What the task requires →
Copy exactly, please, the lines of the data from its start through the line containing "own_mesh(pin_spring)".

Dataset section →
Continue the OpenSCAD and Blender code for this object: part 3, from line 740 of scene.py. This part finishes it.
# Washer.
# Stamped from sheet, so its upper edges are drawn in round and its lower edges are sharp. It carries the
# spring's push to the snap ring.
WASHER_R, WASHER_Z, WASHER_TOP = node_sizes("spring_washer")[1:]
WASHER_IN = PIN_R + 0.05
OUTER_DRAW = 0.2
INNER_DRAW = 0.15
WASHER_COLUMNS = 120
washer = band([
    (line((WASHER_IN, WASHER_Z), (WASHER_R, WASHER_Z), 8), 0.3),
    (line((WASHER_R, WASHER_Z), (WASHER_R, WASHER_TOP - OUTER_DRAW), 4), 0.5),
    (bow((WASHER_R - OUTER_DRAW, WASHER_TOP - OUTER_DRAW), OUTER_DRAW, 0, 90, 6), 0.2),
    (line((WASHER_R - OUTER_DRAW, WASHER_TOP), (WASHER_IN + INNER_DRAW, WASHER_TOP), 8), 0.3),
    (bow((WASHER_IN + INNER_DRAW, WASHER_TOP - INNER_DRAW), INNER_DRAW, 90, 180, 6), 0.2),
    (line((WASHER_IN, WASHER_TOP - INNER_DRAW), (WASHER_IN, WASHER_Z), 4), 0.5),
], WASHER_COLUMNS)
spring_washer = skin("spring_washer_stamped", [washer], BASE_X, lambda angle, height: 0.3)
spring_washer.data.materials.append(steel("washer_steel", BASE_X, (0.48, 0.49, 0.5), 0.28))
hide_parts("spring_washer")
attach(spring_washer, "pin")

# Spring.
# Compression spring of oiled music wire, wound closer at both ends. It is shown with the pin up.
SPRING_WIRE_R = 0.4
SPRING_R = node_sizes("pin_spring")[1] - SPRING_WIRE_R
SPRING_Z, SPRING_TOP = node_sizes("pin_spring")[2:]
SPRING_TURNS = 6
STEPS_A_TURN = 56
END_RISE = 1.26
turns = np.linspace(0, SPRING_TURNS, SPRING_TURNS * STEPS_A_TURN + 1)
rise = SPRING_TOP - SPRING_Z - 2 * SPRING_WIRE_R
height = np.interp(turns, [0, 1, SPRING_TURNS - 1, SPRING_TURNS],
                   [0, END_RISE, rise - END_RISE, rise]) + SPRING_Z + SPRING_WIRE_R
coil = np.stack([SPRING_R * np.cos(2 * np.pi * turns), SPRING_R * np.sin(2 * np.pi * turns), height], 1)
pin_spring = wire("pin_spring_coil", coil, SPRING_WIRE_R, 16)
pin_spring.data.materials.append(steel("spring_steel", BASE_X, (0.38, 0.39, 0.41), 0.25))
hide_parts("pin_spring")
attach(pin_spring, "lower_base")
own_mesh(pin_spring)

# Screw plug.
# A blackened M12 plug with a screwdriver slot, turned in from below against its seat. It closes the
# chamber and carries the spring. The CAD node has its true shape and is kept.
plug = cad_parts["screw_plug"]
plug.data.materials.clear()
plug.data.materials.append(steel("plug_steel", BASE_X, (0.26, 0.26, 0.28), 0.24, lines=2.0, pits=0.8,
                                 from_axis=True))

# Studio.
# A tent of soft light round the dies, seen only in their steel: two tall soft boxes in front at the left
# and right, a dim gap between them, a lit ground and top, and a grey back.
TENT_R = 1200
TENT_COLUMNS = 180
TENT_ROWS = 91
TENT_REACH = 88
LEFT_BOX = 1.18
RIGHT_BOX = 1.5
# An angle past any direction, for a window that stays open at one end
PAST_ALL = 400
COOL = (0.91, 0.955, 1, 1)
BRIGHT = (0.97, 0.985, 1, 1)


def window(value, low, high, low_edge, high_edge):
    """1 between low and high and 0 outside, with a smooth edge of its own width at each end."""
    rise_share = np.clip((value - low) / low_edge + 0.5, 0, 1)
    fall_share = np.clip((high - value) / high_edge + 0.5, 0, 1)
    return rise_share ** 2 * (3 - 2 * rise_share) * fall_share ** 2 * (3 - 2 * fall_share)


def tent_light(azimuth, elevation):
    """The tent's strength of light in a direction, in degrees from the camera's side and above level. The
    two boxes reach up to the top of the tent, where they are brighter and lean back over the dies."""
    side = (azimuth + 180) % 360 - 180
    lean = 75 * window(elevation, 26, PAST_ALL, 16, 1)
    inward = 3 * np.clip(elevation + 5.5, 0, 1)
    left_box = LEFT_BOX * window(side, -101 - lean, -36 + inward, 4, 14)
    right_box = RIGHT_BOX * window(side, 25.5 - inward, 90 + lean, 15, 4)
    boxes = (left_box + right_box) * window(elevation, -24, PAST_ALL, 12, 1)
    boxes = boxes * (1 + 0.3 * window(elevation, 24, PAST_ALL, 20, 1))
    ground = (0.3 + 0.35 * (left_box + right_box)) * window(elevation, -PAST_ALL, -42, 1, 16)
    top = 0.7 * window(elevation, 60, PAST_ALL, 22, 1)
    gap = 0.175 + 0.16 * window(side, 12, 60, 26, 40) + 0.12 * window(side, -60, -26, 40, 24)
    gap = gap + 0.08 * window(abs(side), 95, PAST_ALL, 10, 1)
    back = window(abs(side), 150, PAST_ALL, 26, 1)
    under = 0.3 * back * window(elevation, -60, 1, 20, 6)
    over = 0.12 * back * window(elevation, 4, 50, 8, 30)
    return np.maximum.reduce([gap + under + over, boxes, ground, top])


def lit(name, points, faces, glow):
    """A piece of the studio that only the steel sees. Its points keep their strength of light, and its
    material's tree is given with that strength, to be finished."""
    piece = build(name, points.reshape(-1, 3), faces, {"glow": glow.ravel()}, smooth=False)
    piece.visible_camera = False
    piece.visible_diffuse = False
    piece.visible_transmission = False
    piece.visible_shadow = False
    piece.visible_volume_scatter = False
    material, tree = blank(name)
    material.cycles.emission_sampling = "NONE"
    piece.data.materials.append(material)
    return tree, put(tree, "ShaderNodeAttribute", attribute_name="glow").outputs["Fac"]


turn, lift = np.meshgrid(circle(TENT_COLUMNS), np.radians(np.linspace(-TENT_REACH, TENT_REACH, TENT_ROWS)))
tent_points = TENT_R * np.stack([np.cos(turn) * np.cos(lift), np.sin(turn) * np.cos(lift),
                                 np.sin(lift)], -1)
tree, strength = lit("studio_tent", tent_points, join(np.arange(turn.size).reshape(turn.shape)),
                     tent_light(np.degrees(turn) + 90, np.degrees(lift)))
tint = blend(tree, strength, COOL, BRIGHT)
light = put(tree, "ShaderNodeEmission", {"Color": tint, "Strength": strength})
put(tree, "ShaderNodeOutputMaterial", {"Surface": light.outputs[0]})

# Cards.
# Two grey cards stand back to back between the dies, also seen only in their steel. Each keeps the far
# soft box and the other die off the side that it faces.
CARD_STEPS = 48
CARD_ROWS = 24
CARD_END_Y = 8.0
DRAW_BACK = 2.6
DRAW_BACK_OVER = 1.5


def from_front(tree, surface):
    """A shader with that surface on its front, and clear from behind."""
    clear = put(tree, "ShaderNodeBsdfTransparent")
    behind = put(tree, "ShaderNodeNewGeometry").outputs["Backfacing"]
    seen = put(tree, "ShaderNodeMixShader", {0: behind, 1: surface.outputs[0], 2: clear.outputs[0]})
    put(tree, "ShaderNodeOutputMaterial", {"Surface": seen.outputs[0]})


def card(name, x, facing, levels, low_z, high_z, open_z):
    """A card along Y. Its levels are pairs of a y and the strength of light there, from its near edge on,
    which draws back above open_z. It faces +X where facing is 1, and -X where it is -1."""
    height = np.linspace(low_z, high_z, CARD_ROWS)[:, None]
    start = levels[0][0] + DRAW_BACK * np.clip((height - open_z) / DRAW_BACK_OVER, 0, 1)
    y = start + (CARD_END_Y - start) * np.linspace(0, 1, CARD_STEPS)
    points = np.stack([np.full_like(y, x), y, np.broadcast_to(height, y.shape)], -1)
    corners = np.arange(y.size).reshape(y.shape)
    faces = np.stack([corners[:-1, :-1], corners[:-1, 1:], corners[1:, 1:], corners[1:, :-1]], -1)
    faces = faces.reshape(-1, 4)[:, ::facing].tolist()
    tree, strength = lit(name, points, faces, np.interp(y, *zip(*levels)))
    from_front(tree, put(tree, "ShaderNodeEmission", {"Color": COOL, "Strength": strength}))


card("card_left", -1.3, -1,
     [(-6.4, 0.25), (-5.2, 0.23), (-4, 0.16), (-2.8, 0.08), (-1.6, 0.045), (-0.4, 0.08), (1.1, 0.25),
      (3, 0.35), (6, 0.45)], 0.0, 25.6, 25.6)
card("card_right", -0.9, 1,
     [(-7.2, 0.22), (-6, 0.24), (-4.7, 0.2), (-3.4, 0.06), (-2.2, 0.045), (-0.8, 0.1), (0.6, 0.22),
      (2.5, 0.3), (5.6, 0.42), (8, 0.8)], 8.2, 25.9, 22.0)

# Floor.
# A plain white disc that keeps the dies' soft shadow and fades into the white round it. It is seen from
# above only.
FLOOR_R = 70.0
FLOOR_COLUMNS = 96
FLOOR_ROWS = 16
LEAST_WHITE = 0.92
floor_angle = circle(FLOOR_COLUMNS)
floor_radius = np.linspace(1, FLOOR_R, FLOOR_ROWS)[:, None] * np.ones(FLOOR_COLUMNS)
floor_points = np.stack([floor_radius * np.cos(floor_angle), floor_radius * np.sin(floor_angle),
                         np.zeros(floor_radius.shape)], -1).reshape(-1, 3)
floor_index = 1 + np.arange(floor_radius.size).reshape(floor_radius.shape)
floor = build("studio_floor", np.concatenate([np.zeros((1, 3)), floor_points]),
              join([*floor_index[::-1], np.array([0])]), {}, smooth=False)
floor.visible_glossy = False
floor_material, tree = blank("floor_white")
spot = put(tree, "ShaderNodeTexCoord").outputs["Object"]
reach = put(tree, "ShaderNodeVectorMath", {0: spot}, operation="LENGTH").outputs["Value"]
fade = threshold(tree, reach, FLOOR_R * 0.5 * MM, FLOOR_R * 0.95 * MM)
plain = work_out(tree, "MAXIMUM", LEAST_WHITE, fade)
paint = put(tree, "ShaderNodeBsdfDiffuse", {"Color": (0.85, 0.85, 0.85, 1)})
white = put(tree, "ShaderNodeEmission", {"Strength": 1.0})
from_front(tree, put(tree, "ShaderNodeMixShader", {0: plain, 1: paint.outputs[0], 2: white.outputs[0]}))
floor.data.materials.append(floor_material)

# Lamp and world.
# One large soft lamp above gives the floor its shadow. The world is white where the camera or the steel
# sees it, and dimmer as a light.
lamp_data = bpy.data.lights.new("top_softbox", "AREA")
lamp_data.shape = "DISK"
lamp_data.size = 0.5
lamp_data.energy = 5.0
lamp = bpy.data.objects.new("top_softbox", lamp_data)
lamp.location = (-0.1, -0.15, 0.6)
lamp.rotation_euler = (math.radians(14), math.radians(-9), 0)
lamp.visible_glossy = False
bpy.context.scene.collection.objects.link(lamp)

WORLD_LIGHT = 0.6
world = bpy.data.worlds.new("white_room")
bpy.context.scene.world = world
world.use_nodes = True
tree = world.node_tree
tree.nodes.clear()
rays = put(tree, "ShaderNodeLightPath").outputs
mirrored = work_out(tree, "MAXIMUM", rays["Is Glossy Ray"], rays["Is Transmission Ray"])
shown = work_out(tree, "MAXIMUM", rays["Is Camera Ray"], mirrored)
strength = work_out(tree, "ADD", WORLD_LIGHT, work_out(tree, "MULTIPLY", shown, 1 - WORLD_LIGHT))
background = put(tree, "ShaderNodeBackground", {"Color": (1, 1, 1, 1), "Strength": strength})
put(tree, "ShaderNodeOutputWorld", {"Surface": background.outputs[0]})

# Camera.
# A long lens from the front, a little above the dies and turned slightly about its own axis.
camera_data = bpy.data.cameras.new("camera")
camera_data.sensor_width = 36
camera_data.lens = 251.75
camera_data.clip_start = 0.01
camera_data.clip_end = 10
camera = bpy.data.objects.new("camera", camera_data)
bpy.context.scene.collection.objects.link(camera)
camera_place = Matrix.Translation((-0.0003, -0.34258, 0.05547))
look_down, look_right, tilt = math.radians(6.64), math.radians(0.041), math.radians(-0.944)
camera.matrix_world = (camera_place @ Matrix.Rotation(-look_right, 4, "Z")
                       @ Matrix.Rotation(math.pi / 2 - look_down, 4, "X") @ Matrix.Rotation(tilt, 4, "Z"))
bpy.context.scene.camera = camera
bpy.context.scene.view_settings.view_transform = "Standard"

Response to the task →
Continue the OpenSCAD and Blender code for this object: part 3, from line 740 of scene.py. This part finishes it.
# Washer.
# Stamped from sheet, so its upper edges are drawn in round and its lower edges are sharp. It carries the
# spring's push to the snap ring.
WASHER_R, WASHER_Z, WASHER_TOP = node_sizes("spring_washer")[1:]
WASHER_IN = PIN_R + 0.05
OUTER_DRAW = 0.2
INNER_DRAW = 0.15
WASHER_COLUMNS = 120
washer = band([
    (line((WASHER_IN, WASHER_Z), (WASHER_R, WASHER_Z), 8), 0.3),
    (line((WASHER_R, WASHER_Z), (WASHER_R, WASHER_TOP - OUTER_DRAW), 4), 0.5),
    (bow((WASHER_R - OUTER_DRAW, WASHER_TOP - OUTER_DRAW), OUTER_DRAW, 0, 90, 6), 0.2),
    (line((WASHER_R - OUTER_DRAW, WASHER_TOP), (WASHER_IN + INNER_DRAW, WASHER_TOP), 8), 0.3),
    (bow((WASHER_IN + INNER_DRAW, WASHER_TOP - INNER_DRAW), INNER_DRAW, 90, 180, 6), 0.2),
    (line((WASHER_IN, WASHER_TOP - INNER_DRAW), (WASHER_IN, WASHER_Z), 4), 0.5),
], WASHER_COLUMNS)
spring_washer = skin("spring_washer_stamped", [washer], BASE_X, lambda angle, height: 0.3)
spring_washer.data.materials.append(steel("washer_steel", BASE_X, (0.48, 0.49, 0.5), 0.28))
hide_parts("spring_washer")
attach(spring_washer, "pin")

# Spring.
# Compression spring of oiled music wire, wound closer at both ends. It is shown with the pin up.
SPRING_WIRE_R = 0.4
SPRING_R = node_sizes("pin_spring")[1] - SPRING_WIRE_R
SPRING_Z, SPRING_TOP = node_sizes("pin_spring")[2:]
SPRING_TURNS = 6
STEPS_A_TURN = 56
END_RISE = 1.26
turns = np.linspace(0, SPRING_TURNS, SPRING_TURNS * STEPS_A_TURN + 1)
rise = SPRING_TOP - SPRING_Z - 2 * SPRING_WIRE_R
height = np.interp(turns, [0, 1, SPRING_TURNS - 1, SPRING_TURNS],
                   [0, END_RISE, rise - END_RISE, rise]) + SPRING_Z + SPRING_WIRE_R
coil = np.stack([SPRING_R * np.cos(2 * np.pi * turns), SPRING_R * np.sin(2 * np.pi * turns), height], 1)
pin_spring = wire("pin_spring_coil", coil, SPRING_WIRE_R, 16)
pin_spring.data.materials.append(steel("spring_steel", BASE_X, (0.38, 0.39, 0.41), 0.25))
hide_parts("pin_spring")
attach(pin_spring, "lower_base")
own_mesh(pin_spring)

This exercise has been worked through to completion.